A hard work to classify. It sets out a bleak view of American healthcare in which politics has eroded a system that can, in principle, deal with large-scale medical emergencies – but which i practice has degraded to the point that it can't function at all. In this telling, the covid-19 pandemic was an inevitable tragedy, one that the federal government and the president made worse by their actions (and inactions), but would have been unable to address in any case because the means of control, and of action, have degraded beyond the point of effectiveness. It's especially scathing of the CDC and its false (in the author's view) claims to authority and leadership.

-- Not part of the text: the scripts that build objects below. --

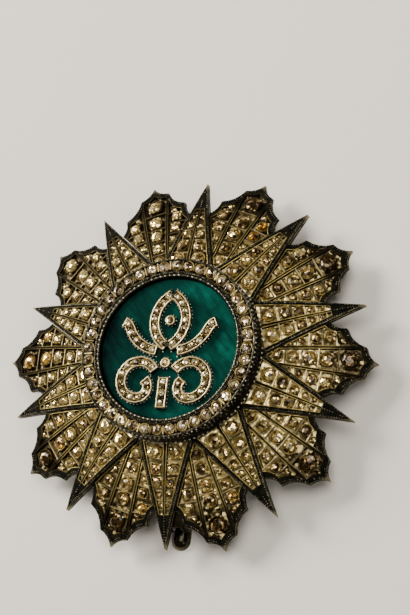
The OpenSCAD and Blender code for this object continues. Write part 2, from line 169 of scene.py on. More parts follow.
def middle_hw(x):
    return x * sin(radians(WALL_TURN * HALF_STEP)) - PETAL_WALL / 2


def cusp(row, inset=0.0):
    return polar(petal_along(row[1]) - inset, row[0] * HALF_STEP)


def on_wall(r, off):
    return complex(r, off) * polar(1, WALL_TURN * HALF_STEP)


def meet(a, b, c, d):
    """Where the lines ab and cd cross."""
    def cross(p, q):
        return (p.conjugate() * q).imag
    return a + (b - a) * cross(c - a, d - c) / cross(b - a, d - c)


def inside(p, outline):
    """Whether p lies inside a closed outline."""
    odd = False
    for a, b in zip(outline, outline[1:] + outline[:1]):
        if (a.imag > p.imag) != (b.imag > p.imag):
            odd ^= p.real < a.real + (b.real - a.real) * (p.imag - a.imag) / (b.imag - a.imag)
    return odd


def hollow(a, b, n=SCALLOP_N):
    """Points of a scallop from a to b, without b."""
    return [a + (b - a) * t + 1j * (b - a) * 4 * SCALLOP * t * (1 - t)
            for t in (i / n for i in range(n))]


def flip(points):
    return [p.conjugate() for p in reversed(points)]


def spike_channel(inset=0.0):
    x0, x1 = INNER_R + SEAT_W / 2, STAR_R - POINT_L - inset
    return [complex(x0, rib_hw(x0) + inset), complex(x1, rib_hw(x1) + inset),
            complex(x1, spike_hw(x1, SPIKE_WALL + inset)), complex(x0, spike_hw(x0, SPIKE_WALL + inset))]


def petal_side(side, edge):
    """The petal's straight edge at that inset, and where it meets its wall's face."""
    a, b = petal_edge(RING_R, edge), petal_edge(STAR_R, edge)
    return a, b, meet(a, b, on_wall(RING_R, side), on_wall(PETAL_R, side))


def middle_channel(inset=0.0):
    side = -PETAL_WALL / 2 - inset
    a, b, low = petal_side(side, EDGE_W + inset)
    high = on_wall(petal_along(CUSPS[1][1]) - BORDER_W - inset, side)
    left = hollow(PETAL_R - 2.2 * BORDER_W - inset + 0j, high) + [high, low]
    return [meet(a, b, 0j, RING_R + 0j)] + flip(left[1:]) + left


def side_channel(inset=0.0):
    side, edge = PETAL_WALL / 2 + inset, EDGE_W + inset
    low = petal_side(side, edge)[2]
    high = on_wall(petal_along(CUSPS[1][1]) - 1.9 * BORDER_W - inset, side)
    corner = cusp(CUSPS[0], 1.4 * BORDER_W + inset) * polar(1, -0.06 * HALF_STEP)
    last = petal_edge(petal_along(JOINT_ALONG) - BORDER_W, edge)
    return [low] + hollow(high, corner) + hollow(corner, last) + [last]


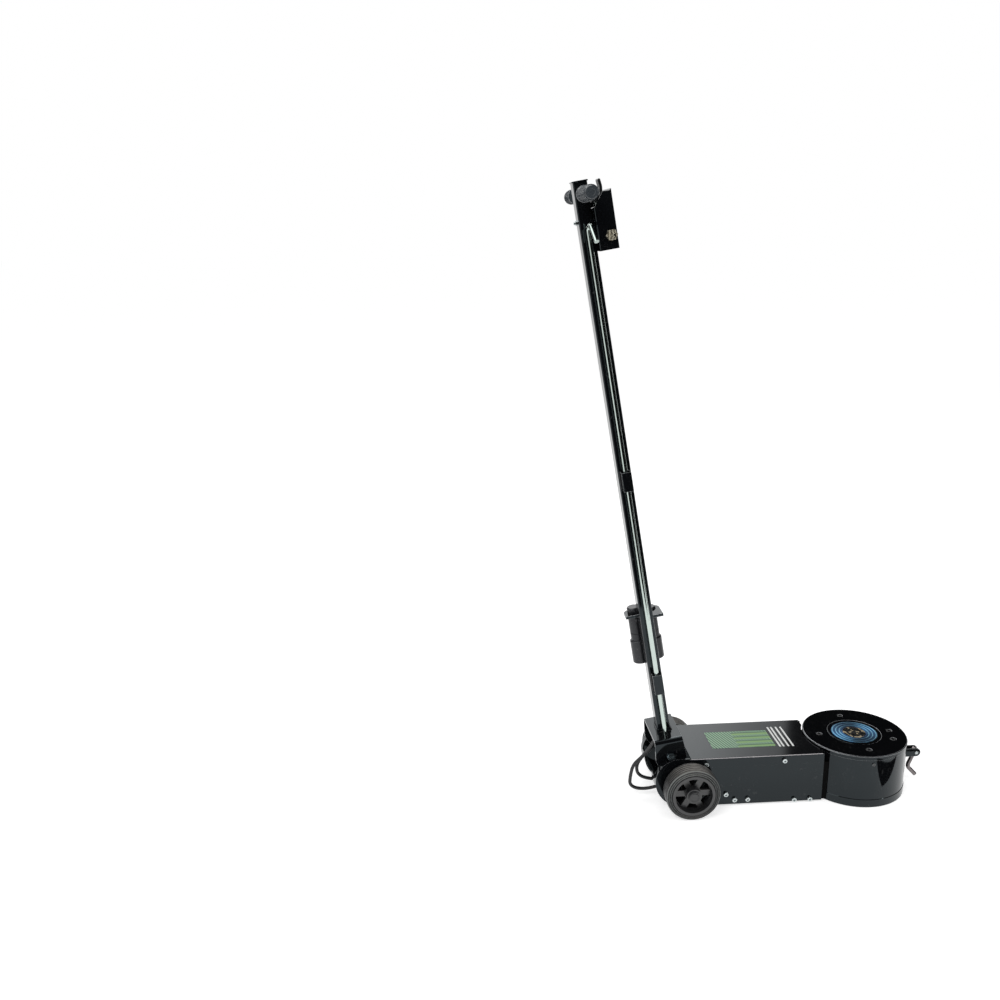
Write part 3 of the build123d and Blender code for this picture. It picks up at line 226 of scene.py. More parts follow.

But it makes, in my opinion, a mistake in trying to find a collection of heroes who can serve as independent counterpoints to the institutional failings. Perhaps that's also inevitable in Lewis' journalistic style, and (as always with his books) he does indeed find a cast of memorable and unusual characters. But he suggests that bureaucratic impediments serve no purpose or are malicious, where in fact they serve as important corrections on risk to the public: one may argue that the safeguards should be jettisoned in a pandemic, but not (I think) that their existence per se is unnecessary. More seriously in my view, Lewis inherently promotes the "great man" theory of science (although one of his protagonists is a woman): the idea that individuals can change the course of history, and are held back by the inertia of the scientific "establishment", which in my experience doesn't exist. He also seems to feel that capitalism and private investment are a way forward, despite detailing all the failures of private companies along the way, and despite the evidence from countries other than America as to the power of centralised, planned, government interventions.
Finished on Sun, 19 Sep 2021 00:00:00 -0700.